Relational databases have long been the cornerstone of most enterprise GIS environments. This is especially true for vector datasets. AWS offers the most comprehensive set of relational database options with flexible sizing and architecture to meet your specific requirements. For customers looking to migrate geodatabases to the cloud with the least amount of environmental change, Amazon Elastic Compute Cloud (EC2) virtual machine instances provide a similar capability to what is commonly used in on-premises data centers. Each database server can be instantiated on the specific operating system that is used by the source server. Using EC2 with Amazon Elastic Block Store (EBS) network-attached storage provides the highest level of control and flexibility. Each server is created by specifying the amount of CPU, memory, and network throughput desired. Relational database management system (RDBMS) software can be manually installed on the EC2 instance, or an Amazon Machine Image (AMI) for the particular use case can be selected from the AWS catalog to remove manual steps from the process.
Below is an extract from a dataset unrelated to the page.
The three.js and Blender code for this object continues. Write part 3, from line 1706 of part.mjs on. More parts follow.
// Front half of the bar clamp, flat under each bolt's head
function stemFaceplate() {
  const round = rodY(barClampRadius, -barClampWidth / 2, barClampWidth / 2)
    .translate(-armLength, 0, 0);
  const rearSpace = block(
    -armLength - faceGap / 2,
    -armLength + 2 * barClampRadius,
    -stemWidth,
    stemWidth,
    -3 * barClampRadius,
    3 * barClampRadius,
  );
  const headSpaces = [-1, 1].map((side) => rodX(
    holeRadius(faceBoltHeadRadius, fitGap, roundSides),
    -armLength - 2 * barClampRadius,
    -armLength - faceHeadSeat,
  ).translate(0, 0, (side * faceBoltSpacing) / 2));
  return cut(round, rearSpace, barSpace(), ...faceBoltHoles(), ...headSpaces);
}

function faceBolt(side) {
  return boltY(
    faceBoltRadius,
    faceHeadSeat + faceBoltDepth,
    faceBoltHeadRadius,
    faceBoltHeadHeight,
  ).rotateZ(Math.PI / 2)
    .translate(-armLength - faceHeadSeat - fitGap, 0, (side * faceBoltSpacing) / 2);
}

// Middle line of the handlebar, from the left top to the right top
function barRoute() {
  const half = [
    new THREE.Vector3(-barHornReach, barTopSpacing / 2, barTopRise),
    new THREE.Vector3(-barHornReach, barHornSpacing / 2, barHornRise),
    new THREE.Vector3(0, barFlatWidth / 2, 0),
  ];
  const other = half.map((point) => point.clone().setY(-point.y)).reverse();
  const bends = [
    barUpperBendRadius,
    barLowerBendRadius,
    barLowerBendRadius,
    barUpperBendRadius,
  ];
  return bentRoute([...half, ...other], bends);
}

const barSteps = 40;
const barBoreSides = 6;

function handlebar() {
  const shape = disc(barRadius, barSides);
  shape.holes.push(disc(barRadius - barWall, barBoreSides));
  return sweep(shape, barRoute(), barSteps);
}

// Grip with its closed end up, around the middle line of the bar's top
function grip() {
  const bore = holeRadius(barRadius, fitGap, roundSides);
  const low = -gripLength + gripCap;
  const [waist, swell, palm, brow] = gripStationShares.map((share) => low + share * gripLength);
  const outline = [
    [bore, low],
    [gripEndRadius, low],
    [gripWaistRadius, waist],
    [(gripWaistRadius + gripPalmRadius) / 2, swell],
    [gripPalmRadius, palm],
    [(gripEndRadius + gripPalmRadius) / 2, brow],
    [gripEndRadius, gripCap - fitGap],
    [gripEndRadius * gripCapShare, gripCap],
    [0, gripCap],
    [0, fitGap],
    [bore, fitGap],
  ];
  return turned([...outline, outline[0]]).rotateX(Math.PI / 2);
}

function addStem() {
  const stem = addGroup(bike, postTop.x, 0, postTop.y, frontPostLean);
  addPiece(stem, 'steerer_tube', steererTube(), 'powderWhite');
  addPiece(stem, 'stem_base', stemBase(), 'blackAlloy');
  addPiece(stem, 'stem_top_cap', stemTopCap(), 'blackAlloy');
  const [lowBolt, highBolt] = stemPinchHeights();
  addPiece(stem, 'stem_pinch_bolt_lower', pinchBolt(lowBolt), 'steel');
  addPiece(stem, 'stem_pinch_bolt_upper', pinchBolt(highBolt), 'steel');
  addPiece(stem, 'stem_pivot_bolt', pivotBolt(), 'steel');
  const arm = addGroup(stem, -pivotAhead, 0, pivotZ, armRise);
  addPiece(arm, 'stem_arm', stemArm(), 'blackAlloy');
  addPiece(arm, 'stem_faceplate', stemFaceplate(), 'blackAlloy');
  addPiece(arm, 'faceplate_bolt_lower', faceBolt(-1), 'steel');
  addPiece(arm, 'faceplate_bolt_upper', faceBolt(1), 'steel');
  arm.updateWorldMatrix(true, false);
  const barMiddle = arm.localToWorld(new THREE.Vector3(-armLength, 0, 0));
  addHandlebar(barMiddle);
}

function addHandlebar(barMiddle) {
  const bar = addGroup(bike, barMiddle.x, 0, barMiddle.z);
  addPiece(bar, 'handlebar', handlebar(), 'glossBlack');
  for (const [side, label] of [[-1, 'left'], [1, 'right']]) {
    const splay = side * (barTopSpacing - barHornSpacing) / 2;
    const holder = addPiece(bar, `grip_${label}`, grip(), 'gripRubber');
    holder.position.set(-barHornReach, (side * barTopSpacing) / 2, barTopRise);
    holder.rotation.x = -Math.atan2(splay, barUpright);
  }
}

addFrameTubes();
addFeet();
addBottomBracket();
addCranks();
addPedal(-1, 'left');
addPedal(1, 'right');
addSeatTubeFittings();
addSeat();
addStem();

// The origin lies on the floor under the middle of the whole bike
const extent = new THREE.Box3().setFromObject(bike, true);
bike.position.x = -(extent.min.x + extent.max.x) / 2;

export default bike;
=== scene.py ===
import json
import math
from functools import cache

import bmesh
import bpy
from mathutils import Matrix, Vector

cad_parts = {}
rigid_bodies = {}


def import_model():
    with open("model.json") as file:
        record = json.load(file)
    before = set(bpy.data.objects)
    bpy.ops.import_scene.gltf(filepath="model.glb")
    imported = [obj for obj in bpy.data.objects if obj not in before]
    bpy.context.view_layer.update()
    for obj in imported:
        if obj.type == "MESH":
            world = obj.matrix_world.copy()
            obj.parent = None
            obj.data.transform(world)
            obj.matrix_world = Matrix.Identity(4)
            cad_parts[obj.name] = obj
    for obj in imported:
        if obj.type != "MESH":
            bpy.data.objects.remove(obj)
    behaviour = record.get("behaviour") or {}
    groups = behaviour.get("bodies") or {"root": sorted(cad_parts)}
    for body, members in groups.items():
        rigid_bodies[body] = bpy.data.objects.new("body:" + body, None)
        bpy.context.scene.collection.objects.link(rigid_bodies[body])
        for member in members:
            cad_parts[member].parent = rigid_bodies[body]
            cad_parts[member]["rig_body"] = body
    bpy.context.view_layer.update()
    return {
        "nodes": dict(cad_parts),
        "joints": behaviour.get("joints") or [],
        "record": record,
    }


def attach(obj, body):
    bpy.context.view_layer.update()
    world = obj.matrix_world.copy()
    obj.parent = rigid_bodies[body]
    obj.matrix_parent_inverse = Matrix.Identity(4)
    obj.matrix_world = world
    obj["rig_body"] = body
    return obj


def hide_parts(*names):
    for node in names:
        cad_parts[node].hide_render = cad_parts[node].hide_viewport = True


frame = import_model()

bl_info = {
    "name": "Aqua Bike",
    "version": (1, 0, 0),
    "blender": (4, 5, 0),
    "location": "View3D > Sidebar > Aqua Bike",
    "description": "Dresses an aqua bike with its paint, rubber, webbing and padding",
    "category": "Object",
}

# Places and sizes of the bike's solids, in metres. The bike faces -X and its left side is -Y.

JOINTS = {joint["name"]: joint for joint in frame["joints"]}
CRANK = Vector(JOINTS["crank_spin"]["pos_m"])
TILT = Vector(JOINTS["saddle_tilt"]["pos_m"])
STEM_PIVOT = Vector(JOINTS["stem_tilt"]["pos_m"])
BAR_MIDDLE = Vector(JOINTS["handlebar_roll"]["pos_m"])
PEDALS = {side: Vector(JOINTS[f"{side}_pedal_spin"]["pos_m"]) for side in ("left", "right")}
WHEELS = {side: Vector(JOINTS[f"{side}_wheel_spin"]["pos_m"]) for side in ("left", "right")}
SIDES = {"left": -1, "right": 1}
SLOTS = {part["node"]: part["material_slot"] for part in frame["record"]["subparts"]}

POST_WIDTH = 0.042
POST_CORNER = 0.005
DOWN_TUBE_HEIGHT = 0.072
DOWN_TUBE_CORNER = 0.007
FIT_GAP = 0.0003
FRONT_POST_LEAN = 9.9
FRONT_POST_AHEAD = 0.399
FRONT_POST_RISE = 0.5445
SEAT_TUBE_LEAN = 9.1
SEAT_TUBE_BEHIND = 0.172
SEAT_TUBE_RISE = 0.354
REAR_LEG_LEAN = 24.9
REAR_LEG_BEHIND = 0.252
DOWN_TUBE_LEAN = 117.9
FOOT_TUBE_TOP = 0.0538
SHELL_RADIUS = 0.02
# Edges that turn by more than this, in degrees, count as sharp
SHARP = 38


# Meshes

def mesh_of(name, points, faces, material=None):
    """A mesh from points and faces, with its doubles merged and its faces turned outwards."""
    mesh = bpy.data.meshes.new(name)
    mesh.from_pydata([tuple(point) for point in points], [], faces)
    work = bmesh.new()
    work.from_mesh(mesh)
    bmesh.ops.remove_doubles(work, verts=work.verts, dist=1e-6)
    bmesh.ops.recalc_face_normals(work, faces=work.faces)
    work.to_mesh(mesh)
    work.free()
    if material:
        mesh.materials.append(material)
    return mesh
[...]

While this option provides the highest degree of flexibility, it also requires the most database configuration and administration knowledge.
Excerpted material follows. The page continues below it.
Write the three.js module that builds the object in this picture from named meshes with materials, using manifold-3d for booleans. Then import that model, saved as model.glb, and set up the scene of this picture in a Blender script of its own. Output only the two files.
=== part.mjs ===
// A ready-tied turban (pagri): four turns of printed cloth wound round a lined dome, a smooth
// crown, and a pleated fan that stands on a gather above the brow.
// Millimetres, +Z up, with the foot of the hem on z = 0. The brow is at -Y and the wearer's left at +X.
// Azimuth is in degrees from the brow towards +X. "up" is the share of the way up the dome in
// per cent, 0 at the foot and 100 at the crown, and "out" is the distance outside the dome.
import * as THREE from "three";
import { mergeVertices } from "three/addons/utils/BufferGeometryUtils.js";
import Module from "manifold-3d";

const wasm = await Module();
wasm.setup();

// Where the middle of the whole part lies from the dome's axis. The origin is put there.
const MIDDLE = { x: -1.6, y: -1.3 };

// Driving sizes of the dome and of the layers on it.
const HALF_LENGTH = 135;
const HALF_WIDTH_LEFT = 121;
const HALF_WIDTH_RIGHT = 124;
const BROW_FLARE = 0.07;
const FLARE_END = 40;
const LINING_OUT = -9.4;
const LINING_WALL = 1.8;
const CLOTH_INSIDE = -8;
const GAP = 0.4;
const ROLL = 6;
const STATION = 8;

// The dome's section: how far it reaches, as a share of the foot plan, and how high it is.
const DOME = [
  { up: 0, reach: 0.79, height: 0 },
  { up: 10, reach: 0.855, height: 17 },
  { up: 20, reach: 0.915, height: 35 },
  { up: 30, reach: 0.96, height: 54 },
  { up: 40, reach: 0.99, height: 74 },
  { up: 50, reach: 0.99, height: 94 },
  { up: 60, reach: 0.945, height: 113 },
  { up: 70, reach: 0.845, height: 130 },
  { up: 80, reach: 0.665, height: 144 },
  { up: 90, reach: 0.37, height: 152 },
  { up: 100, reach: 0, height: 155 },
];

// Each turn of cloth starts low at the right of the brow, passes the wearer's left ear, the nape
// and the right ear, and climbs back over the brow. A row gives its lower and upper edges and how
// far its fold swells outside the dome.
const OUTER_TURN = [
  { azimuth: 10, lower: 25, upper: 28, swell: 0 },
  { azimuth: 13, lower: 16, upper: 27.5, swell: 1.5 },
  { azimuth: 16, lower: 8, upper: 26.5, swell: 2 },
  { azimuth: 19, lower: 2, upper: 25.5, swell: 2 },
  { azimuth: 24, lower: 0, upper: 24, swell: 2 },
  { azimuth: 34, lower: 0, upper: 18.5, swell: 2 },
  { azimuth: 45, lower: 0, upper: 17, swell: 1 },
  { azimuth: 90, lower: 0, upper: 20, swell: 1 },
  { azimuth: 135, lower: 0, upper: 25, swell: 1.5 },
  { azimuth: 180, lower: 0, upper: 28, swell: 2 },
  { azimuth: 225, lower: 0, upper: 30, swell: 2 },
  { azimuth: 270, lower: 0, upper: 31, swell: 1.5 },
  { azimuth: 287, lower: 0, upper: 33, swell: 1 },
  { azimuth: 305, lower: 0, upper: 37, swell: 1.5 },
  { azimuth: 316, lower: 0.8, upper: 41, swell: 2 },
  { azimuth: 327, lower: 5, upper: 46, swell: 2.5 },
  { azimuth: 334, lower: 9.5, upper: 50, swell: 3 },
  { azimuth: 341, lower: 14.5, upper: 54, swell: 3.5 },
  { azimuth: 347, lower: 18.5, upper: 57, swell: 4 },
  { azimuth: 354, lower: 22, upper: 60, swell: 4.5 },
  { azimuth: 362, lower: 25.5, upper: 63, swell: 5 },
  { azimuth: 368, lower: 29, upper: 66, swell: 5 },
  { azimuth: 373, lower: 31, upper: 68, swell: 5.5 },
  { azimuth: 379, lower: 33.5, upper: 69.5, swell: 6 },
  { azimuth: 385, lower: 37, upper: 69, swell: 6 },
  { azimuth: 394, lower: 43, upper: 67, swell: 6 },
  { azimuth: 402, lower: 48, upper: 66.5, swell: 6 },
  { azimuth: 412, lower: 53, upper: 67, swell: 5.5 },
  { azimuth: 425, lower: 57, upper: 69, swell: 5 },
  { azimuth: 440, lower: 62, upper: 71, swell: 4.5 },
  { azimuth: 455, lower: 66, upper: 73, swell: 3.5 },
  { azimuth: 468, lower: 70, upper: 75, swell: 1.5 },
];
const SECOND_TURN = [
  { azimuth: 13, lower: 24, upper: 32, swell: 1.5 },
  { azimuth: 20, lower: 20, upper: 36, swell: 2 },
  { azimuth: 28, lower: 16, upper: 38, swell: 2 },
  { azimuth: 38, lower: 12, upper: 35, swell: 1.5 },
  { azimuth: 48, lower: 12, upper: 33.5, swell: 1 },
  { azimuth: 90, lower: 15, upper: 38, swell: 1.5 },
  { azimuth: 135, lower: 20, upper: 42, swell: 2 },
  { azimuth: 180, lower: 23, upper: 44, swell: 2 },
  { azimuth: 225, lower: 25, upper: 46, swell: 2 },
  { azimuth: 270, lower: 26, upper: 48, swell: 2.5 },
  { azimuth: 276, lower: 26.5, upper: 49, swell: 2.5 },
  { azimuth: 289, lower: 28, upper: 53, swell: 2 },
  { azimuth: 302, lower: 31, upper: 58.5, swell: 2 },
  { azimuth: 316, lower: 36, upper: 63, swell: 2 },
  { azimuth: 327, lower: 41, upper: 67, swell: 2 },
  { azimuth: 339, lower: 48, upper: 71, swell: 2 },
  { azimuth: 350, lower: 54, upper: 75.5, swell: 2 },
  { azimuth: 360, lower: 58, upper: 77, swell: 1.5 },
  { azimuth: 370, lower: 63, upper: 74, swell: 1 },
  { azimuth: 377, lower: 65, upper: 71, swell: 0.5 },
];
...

Many customers find it useful to leverage Amazon Relational Database Service (RDS) to establish database clusters and instances for their GIS environments. RDS can be leveraged by creating full-featured database Microsoft SQL Server, Oracle, PostgreSQL, MySQL, or MariaDB clusters. AWS allows the selection of specific instance types to focus on memory or compute optimization in a variety of configurations. Multiple Availability Zone (AZ)-enabled databases can be created to establish fault tolerance or improve performance. Using RDS dramatically simplifies database administration, and decreases the time required to select, provision, and configure your geospatial database using the specific technical parameters to meet the business requirements.
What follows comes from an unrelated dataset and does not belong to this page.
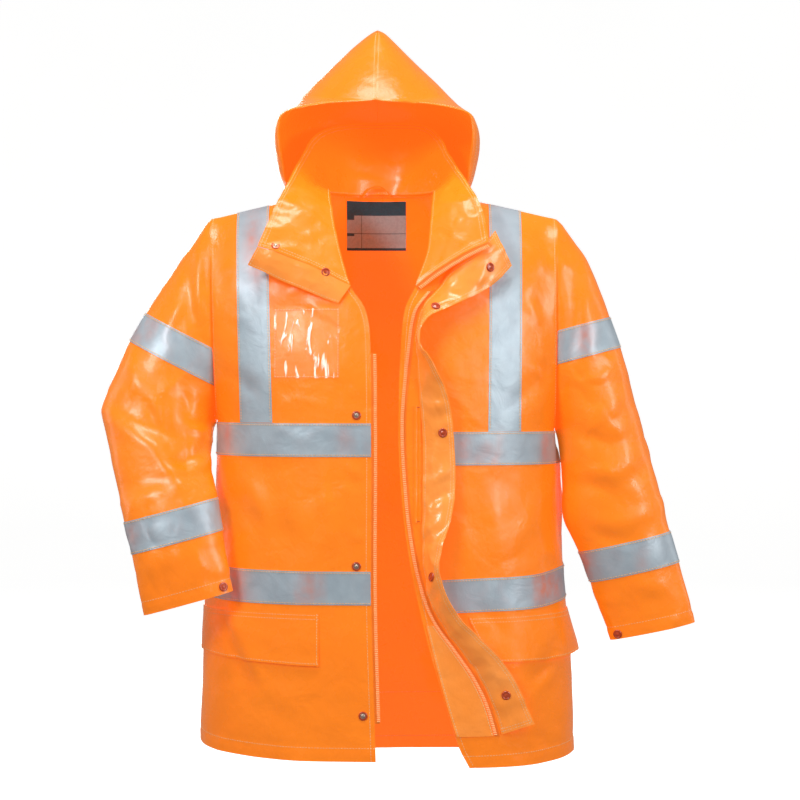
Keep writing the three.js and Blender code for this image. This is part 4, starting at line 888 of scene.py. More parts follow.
def distances(line):
    """Distances of the points of a line from its start."""
    return np.concatenate([[0], np.cumsum(length_of(np.diff(line, axis=0))[:, 0])])


def sample(at, gone, rows):
    """Rows given along a line, taken at other distances from its start."""
    return np.stack([np.interp(at, gone, rows[:, k]) for k in range(3)], axis=-1)


def stitches(name, lines, look="thread", pitch=STITCH_PITCH):
    """Short raised stitches along lines of points with their normals."""
    points, faces = [], []
    for line, normals in lines:
        gone = distances(line)
        if gone[-1] < pitch:
            continue
        middles = np.arange(pitch / 2, gone[-1] - pitch / 2, pitch)
        start = sample(middles - STITCH_LENGTH / 2, gone, line)
        end = sample(middles + STITCH_LENGTH / 2, gone, line)
        up = unit(sample(middles, gone, normals))
        side = unit(np.cross(up, end - start)) * STITCH_HALF
        low = -up * STITCH_SINK
        taper = (end - start) * STITCH_TAPER
        block = np.stack([
            start - side + low, start + side + low, end + side + low, end - side + low,
            start + taper + up * STITCH_RISE, end - taper + up * STITCH_RISE,
        ], axis=1)
        first = len(points) * 6
        for n in range(first, first + 6 * len(middles), 6):
            faces += [(n, n + 4, n + 1), (n + 1, n + 4, n + 5, n + 2), (n + 2, n + 5, n + 3),
                      (n + 3, n + 5, n + 4, n)]
        points += list(block)
    return new_object(name, np.array(points).reshape(-1, 3), faces, [look], sharp=80)


def teeth(name, line, normals, across):
    """Moulded zip teeth along a line, each reaching across it."""
    gone = distances(line)
    middles = np.arange(TEETH_PITCH, gone[-1] - TEETH_PITCH, TEETH_PITCH)
    place = sample(middles, gone, line)
    up, side = (unit(sample(middles, gone, rows)) for rows in (normals, across))
    lengthwise = unit(np.cross(up, side))
    points, faces = [], []
    for k, (p, u, a, t) in enumerate(zip(place, up, side, lengthwise)):
        n = 12 * k
        for level, half, far, near in TOOTH:
            h = u * TEETH_HIGH * level
            for way, reach in ((-1, -near), (1, -near), (1, far), (-1, far)):
                points.append(p + h + way * (t * TEETH_THICK * half) + a * TEETH_WIDE * reach)
        for level in (0, 4):
            for e in range(4):
                f = (e + 1) % 4
                faces.append((n + level + e, n + level + f, n + level + 4 + f, n + level + 4 + e))
        faces.append((n + 8, n + 9, n + 10, n + 11))
    return new_object(name, np.array(points), faces, ["teeth"], smooth=False)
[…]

Amazon Aurora provides an open source path to highly capable and performant relational databases. PostgreSQL or MySQL environments can be created with specific settings for the desired capabilities. Although this may mean converting data from a source format, such as Microsoft SQL Server or Oracle, the overall cost savings and simplified management make this an attractive option to modernize and right-size any geospatial database.
In addition to standard relational database options, AWS provides other services to manage and use geospatial data. Amazon Redshift is the fastest and most widely used cloud data warehouse and supports geospatial data through the geometry
data type. Users can query spatial data in Redshift’s built-in SQL functions to find the distance between two points, interrogate polygon relationships, and provide other location insights into their data. Amazon DynamoDB is a fully managed, key-value NoSQL database with an SLA of up to 99.999% availability. For organizations leveraging MongoDB, Amazon DocumentDB provides a fully managed option for simplified instantiation and management. Finally, AWS offers the Amazon OpenSearch Service for petabyte-scale data storage, search, and visualization.
The best part is that you don’t have to choose a single option for your geospatial environment. Often, companies find that different workloads benefit from having the ability to choose the most appropriate data landscape. Combining Infrastructure as a Service (IaaS) workloads with fully managed databases and modern databases is not only possible but a signature of a well-architected geospatial environment. Transactional systems may benefit from relational geodatabases, while mobile applications may be more aligned with NoSQL data stores. When you operate in a world of consumption-based resources, there is no downside to using the most appropriate data store for each workload. Having familiarity with the cloud options for storing geospatial data is crucial in strategic planning, which we will cover in the next topic.